In July 2019, Rafael Zaki was expelled from the Max Rady College of Medicine in Manitoba for refusing to change views he expressed about gun ownership and abortion on his personal Facebook page. According to the university, these posts constituted non-academic misconduct. Zaki, a Coptic Christian with strong pro-life views, emigrated from Egypt with his family to escape religious persecution. The students who complained about Zaki did so anonymously and said that he had made them feel “unsafe” on campus. Given the choice between sanctimonious tattle-tales and religious-minority refugees, the latter group likely has a better handle on how being unsafe truly feels.
Nonetheless, the university encouraged Zaki to write apology notes without allowing him to read the complaints himself. He was led to believe that this had resolved the matter. The university subsequently launched a formal investigation without Zaki’s knowledge, depriving him of the information necessary to defend himself. The University Discipline Committee, headed by Dr. Ira Ripstein, Associate Dean of Undergraduate Medical Education, found that Zaki had committed non-academic misconduct because his behavior was “misogynistic and hostile towards women” and had “a negative impact on the learning and work environment” at the university. No evidence for these claims was provided, beyond the complaints which Zaki was prevented from seeing. To satisfy the professional standards of the University Discipline Committee, Zaki would have had to change his beliefs to align with those of his pro-choice classmates.
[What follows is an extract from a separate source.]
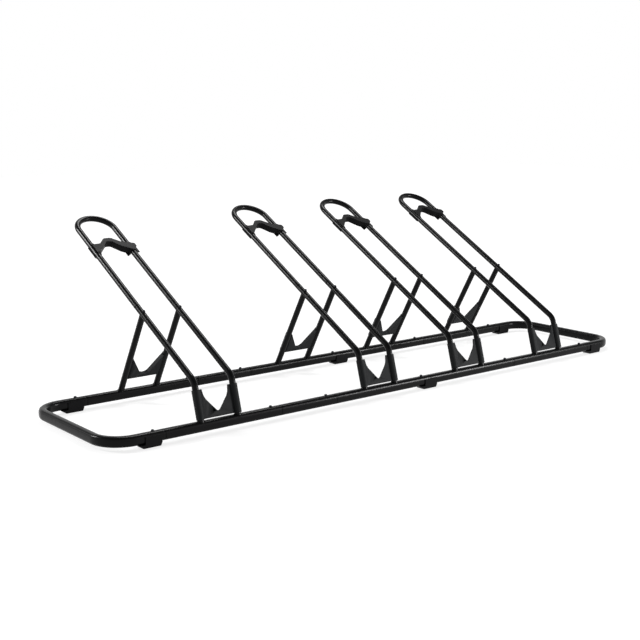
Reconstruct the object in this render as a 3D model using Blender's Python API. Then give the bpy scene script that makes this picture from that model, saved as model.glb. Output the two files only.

One has to wonder whether the anti-Christian sentiment evinced at Max Rady College is not a bug but rather a feature of higher education in Canada. Other Christian students have recently been discriminated against after similar complaints have been leveled against them and their faith. In June 2020, Jonathan Bradley lost his job writing for his university’s paper because his Catholic faith made other students feel “unsafe.” Bradley wrote for The Eyeopener for three years while attending Ryerson University in Toronto. He was consistently praised by its editors, who recognized his potential as a promising journalist. Bradley received similar recognition elsewhere after being published in nationally circulated papers like the Financial Post and the National Post. In 2019, he was invited to participate in an episode of the long-running current affairs program “The Agenda with Steve Paikin.”
Bradley’s early success should have been praised by his employer. Instead, he was censured and excluded. Former editor-in-chief Sarah Krichel disinvited Bradley from the paper’s pub-nights, after he wrote about discrimination by equity, diversity, and inclusion offices, lest members of the community be “triggered” by his presence. On 3 June 2020, one of Bradley’s former classmates shared screenshots from a private conversation in 2017, where the two had discussed Catholic beliefs about topics including homosexuality and transgenderism. In a series of posts directed at The Eyeopener’s social media account, the classmate publicly denounced Bradley as a bigot, homophobe, and transphobe. Less than one-week later, Bradley received an e-mail from Catherine Abes, current editor-in-chief, informing him that his position as a contributing journalist was being terminated. Members of the community would feel “unsafe,” Bradley was told, by his continued association with the paper.
Consider, for a moment, the malevolence required to preserve a record of a private conversation for years, with the intention of using it to ruin a classmate’s career and reputation. Consider, also, the cowardice of an employer who endorses such behavior.
Like Max Rady College, The Eyeopener has tried to obscure its anti-Christian attitude by feigning concern for vulnerable students. Ironically, they have also questioned the objectivity of Bradley’s reporting. The record indicates that The Eyeopener is not concerned about the presence of bias, but rather about an absence of the right kind of bias. The Eyeopener has published anti-Semitic articles; articles which slander Ryerson professors and students as hateful, racist and sexist; articles which denigrate freedom of speech; and attack ads about conservative politicians. The Eyeopener is not any more concerned about protecting students than is Max Rady College. Both are concerned about protecting an ideology which, while couched in progressive platitudes, is hateful and dogmatic.
Zaki was told that to be pro-life is to be a misogynist. Bradley was told that it makes people uncomfortable to learn that he is a practicing Catholic. Should other Christian students be concerned? Should we wear disguises as we travel to and from Mass, just in case a classmate sees us enter a church? Should we be made to sign a student code of conduct where we indicate that our views on abortion, sexuality, gun ownership, climate change, immigration, et cetera, conform with what ivory tower ideologues consider “safe?” Perhaps we should emulate Joe Biden, Justin Trudeau, and their ilk, who first consult Leftist politics before deciding which Church teachings to embrace and which to discard. We know from recent events the lengths to which our institutions will go to keep us “safe.” And where Christianity is considered to be unsafe, Zaki and Bradley give us an idea of what the vaccine will look like: ideological conformity, or social and institutional rejection.